One difficulty with FWI is convergence to the local minima. To avoid converging to a local minima requires a starting velocity model that bridges the gap between the low frequencies and long offsets acquired in the data. Generally the starting model is a smoothed version of a tomography-derived legacy model calibrated with well logs, VSPs, gravity, magnetotelluric, and other available measurements. Such tomography-derived models are not immune from convergence to local minima, hence the need to smooth such models.
Successful results from FWI first require a feasibility study to ensure that an optimum combination of acquisition parameters, starting velocity model, and data with appropriate preprocessing are available. Modern acquisition designs that deliver low (2-3 Hz) frequencies, long (12-20 km/7.45-12.47 mi) offsets, and data from a full range of source-receiver azimuths can relax the requirements of the starting velocity model. Starting with a simple smooth velocity model without local minima is desirable; however, older acquisition designs lacking in low frequencies, long offsets, and azimuths require adding detail to the starting model, usually with several iterations of tomography.
Starting data ideally are minimally processed, typically with noise attenuation only, as it is easier to match modeled data with the acquired data if the original waveform of the acquired data is preserved. Early arrival data, rich in refractions and diving wave energy, should be preserved to allow for the low-frequency update of the velocity model. Care must be taken to not mute out these early arrivals - not only for FWI but also for imaging with RTM.
A 3D time-domain TTI anisotropic acoustic version of full waveform inversion has been implemented using the two-way wave equation with an elastic correction factor to model seismic data using an initial best guess of the earth model. This can be a depth model from a previous processing effort and/or calibrated to well logs and any other seismic or non-seismic measurements. Seismic waveform inversion is based on minimizing a cost function that measures the difference between the calculated and acquired data. To minimize the cost function, several forward modeling and residual back propagations are required to gradually update the velocity field. The optimized time domain approach in the shot domain makes waveform inversion feasible for large 3D surveys.
Important steps are to quality control (QC) the process between iterations of FWI versus the starting velocity volume, and to check whether or not the modeling produces cycle skipping with the collected data.
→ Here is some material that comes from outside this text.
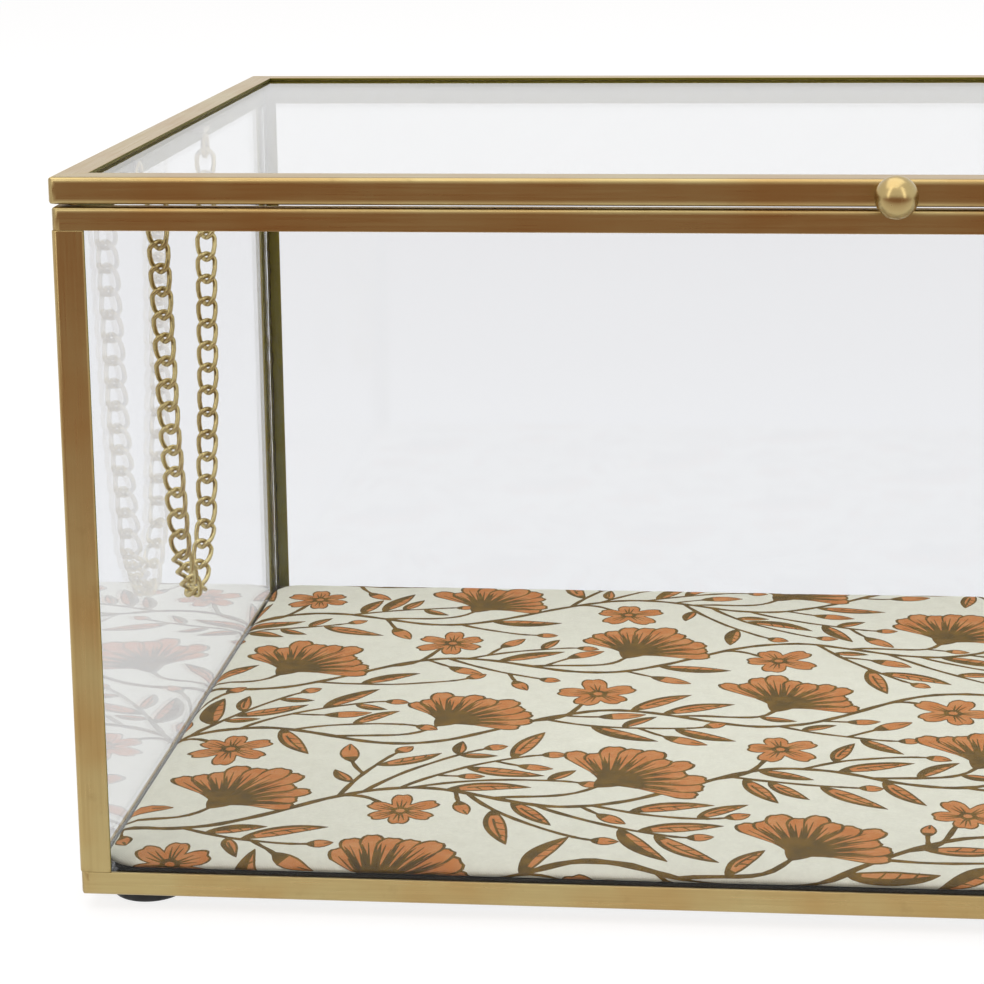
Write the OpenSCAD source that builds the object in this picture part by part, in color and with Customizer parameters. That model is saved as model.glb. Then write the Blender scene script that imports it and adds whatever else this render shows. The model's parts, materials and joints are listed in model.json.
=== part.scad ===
// Glass casket box: clear panels held in bent brass strip, a glass lid on two barrel hinges,
// a curb chain that stops the lid, and a padded fabric insert on the base.
// The origin is on the ground under the middle of the whole part. +Z is up and the knob
// faces -Y.

/* [Case] */
// Width across the lid, the widest part
lid_w = 260; // [200:1:320]
// Depth of the case from front to back
case_d = 160; // [130:1:200]
// Height from the ground to the top of the lid
total_h = 120.5; // [105:0.5:160]
// How far the lid overhangs the case at the front and the sides
overhang = 0.3; // [0:0.1:1]

/* [Brass frame] */
// Thickness of the brass strip
sheet = 0.6; // [0.4:0.1:0.7]
// Outer radius of the strip's bends
bend_r = 0.9; // [0.8:0.1:1.1]
// Height of the lid's channel rails
lid_rail_h = 4.3; // [4:0.1:6]
// Width of the lid rails' flanges
lid_flange = 5.3; // [4.5:0.1:7]
// Height of the rim that caps the walls
rim_h = 3.7; // [3.5:0.1:5]
// Open gap between the rim and the closed lid
lid_gap = 0.4; // [0.4:0.1:0.6]
// Width of each leg of a corner post
post_leg = 5.2; // [4:0.1:7]
// Height of the bottom rails
base_rail_h = 4; // [3.5:0.1:5]
// Width of the flange under the base panel
base_flange = 3; // [2.5:0.1:3.1]
// Radius of the frame's corners, seen from above
corner_r = 1.5; // [0.5:0.1:1.7]

/* [Glass] */
// Thickness of the walls and of the base panel
glass_t = 2; // [1.6:0.1:2.2]
// Leg of the clear glue bead in each inner corner
bead = 1.3; // [1:0.1:1.6]

/* [Feet] */
// Diameter of a foot
foot_d = 12.6; // [8:0.1:12.6]
// Height of the bottom rails above the ground
foot_show = 2.5; // [1.5:0.1:4]
// Distance from the case's outer faces to the middle of a foot
foot_inset = 9.4; // [9.4:0.1:14]

/* [Pad] */
// Thickness of the card inside the pad
card_t = 0.8; // [0.5:0.1:1.5]
// Height of the padding on the card, at the pad's edge
pad_h = 2.3; // [1:0.1:3]
// How much higher the middle of the pad stands
pad_crown = 0.5; // [0.1:0.1:1.5]
// Width of the rounded edge of the pad
pad_edge = 4; // [3:0.5:12]
// Gap between the pad and the glass
pad_gap = 0.9; // [0.6:0.1:2]

/* [Knob] */
// Diameter of the ball
knob_d = 6.6; // [5:0.1:9]
// Distance from the lid's face to the middle of the ball
knob_out = 4.1; // [3.8:0.1:6]
// Diameter of the neck behind the ball
neck_d = 3; // [2:0.1:4]

/* [Hinges] */
// Length of each hinge
hinge_len = 24; // [16:1:40]
// Distance from the middle of the case to each hinge
hinge_x = 82; // [60:1:85]
// Outer radius of the barrel
knuckle_r = 1.5; // [1.3:0.1:1.8]
// Radius of the pin
pin_r = 0.6; // [0.5:0.05:0.7]
// Running clearance between the pin and its bore
pin_play = 0.05; // [0.03:0.01:0.08]

/* [Chain] */
// Distance from one link to the next
link_pitch = 4.15; // [4.1:0.05:4.2]
// Outer length of a link
link_len = 6.2; // [6.2:0.05:6.4]
// Outer width of a link
link_w = 4.1; // [4:0.05:4.3]
// Diameter of the wire
wire_d = 0.9; // [0.8:0.05:0.95]
// Twist from the middle of a link to each end
link_twist = 45; // [40:1:50]
// Radius of the bend on each side of the chain's lowest link
chain_bend = 5.5; // [5.4:0.1:7]
// Distance from the rim's inner face to the middle of the chain
chain_in = 3.9; // [3.5:0.1:8]

/* [Hidden] */
$fn = 48;
SIDES = ["front", "back", "left", "right"];
CORNERS = ["front_left", "front_right", "back_left", "back_right"];
HINGES = ["left", "right"];
// Links that move as one stiff run, from the lid's eye to the case's eye
CHAIN_RUNS = [
    ["rear_top", 10], ["rear_middle", 6], ["rear_low", 3], ["turn", 1],
    ["front_low", 3], ["front_middle", 6], ["front_top", 10]
];
LOWEST_RUN = 3;

BRASS = [0.62, 0.50, 0.31];
BRASS_DARK = [0.48, 0.37, 0.22];
GLASS = [0.80, 0.88, 0.86, 0.3];
RUBBER = [0.08, 0.08, 0.08];
FABRIC = [0.89, 0.88, 0.83];
CARD = [0.70, 0.62, 0.50];

// Gap between a barrel and the faces that swing past it
barrel_gap = 0.3;
// The part reaches from the front of the knob to the back of the barrels, and the origin is
// under the middle of that
knob_reach = overhang + knob_out + knob_d / 2;
hinge_reach = barrel_gap + 2 * knuckle_r;
mid_y = (knob_reach - hinge_reach) / 2;
front_y = mid_y - case_d / 2;
back_y = mid_y + case_d / 2;
lid_front_y = front_y - overhang;
case_w = lid_w - 2 * overhang;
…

The traditional approach to QC of FWI is through comparison between the simulated and the observed data, usually in the shot domain. This is relatively easy for 2D seismic data; however, 3D surveys have considerably more shots and it can take a great deal of time to page manually through and correlate thousands of shots across the 3D area. So, QC tools must be partially automated to complete comprehensive reviews in a timely fashion, especially between iterations. A method has been developed whereby iterations can be QC'd in production without adversely impacting time and human efforts. Three attributes are used to control the FWI iterations: the cross correlation; the root-mean-square (RMS) amplitude; and the time shift between the predicted and the observed data volumes. The objective of QC for convergence criteria is to maximize the cross correlations, minimize the RMS amplitude, and minimize the time-shift maps across the survey area.
FWI has been applied to datasets from all of the world's major oil producing areas, including the Middle East, Far East, North Sea, Gulf of Mexico, and the Atlantic Margin. Most of the projects performed by WesternGeco have involved data from the Gulf of Mexico, including approximately 65,000 sq km (25,097 sq mi) of wide-azimuth and full-azimuth long-offset data, much of it acquired with the company's dual coil technique. In the wide-azimuth example shown, the RTM image produced from a velocity model developed with FWI shows improved structural closure and enhanced detail in the sediments compared to the image from a model developed using tomography. The ability of FWI to delineate salt reflectivity, starting with a sediment velocity model derived from a conventional tomography approach, reduces the manual effort required to interpret salt geometry.
|North Sea example. Velocity model from tomography (left) and FWI (right). Note the increase in detail added by FWI. (Image courtesy Statoil)|
Leveraging successful Gulf of Mexico projects, FWI technology has been deployed in various geologic settings around the world including onshore data from the Middle East and China. Parameterization varies significantly between different geological provinces to suit the geology and acquisition parameters. In all of the these projects, improvements have been seen in the detail of velocity models produced by FWI compared with those from conventional ray-based tomography.
|Gulf of Mexico example. The RTM image produced from a velocity model developed with FWI (right) shows improved structural closure and enhanced detail in the sediments compared to the image from a model developed using tomography (left).|
In the example shown from the North Sea, which used ocean bottom cable data, FWI successfully delineated a shallow velocity feature caused by a channel. Conventional tomography did not identify this feature, which had to be manually inserted in the model. It also failed to identify the rapidly varying velocity of the feature in the center of the data example. Correctly addressing variations like these in the overburden velocity model has a significant impact in improving delineation of the reservoir below.
|Australia example. Initial starting model - a smoothed version of tomography model (left) and FWI model (right). The velocity detail added by FWI includes both high- and low-velocity channels that are consistent with the known geology of the area.|
The example from offshore Australia used conventional narrow-azimuth marine 3D data. It shows the capability of FWI to start with a low-frequency model and iterate to a high-frequency detailed velocity model. Addressing complexities in the overburden velocity model simplifies the structure at the reservoir level below, thus adding credibility to the FWI velocity model.
Although FWI on real 3D data sets is challenging, it is becoming feasible and provides high-definition images and velocity models that reduce drilling risk in a variety of geologic settings. Successful application of FWI is facilitated by modern acquisition designs that deliver low frequencies, long offsets, and a full range of all azimuths. A starting velocity model is required to bridge the gap between the low frequencies and long offsets acquired in the data. Starting from low frequencies, FWI can iterate to high-frequency models. Adequate QC between iterations is required to ensure convergence. Current applications are acoustic, but elastic FWI is also a possibility.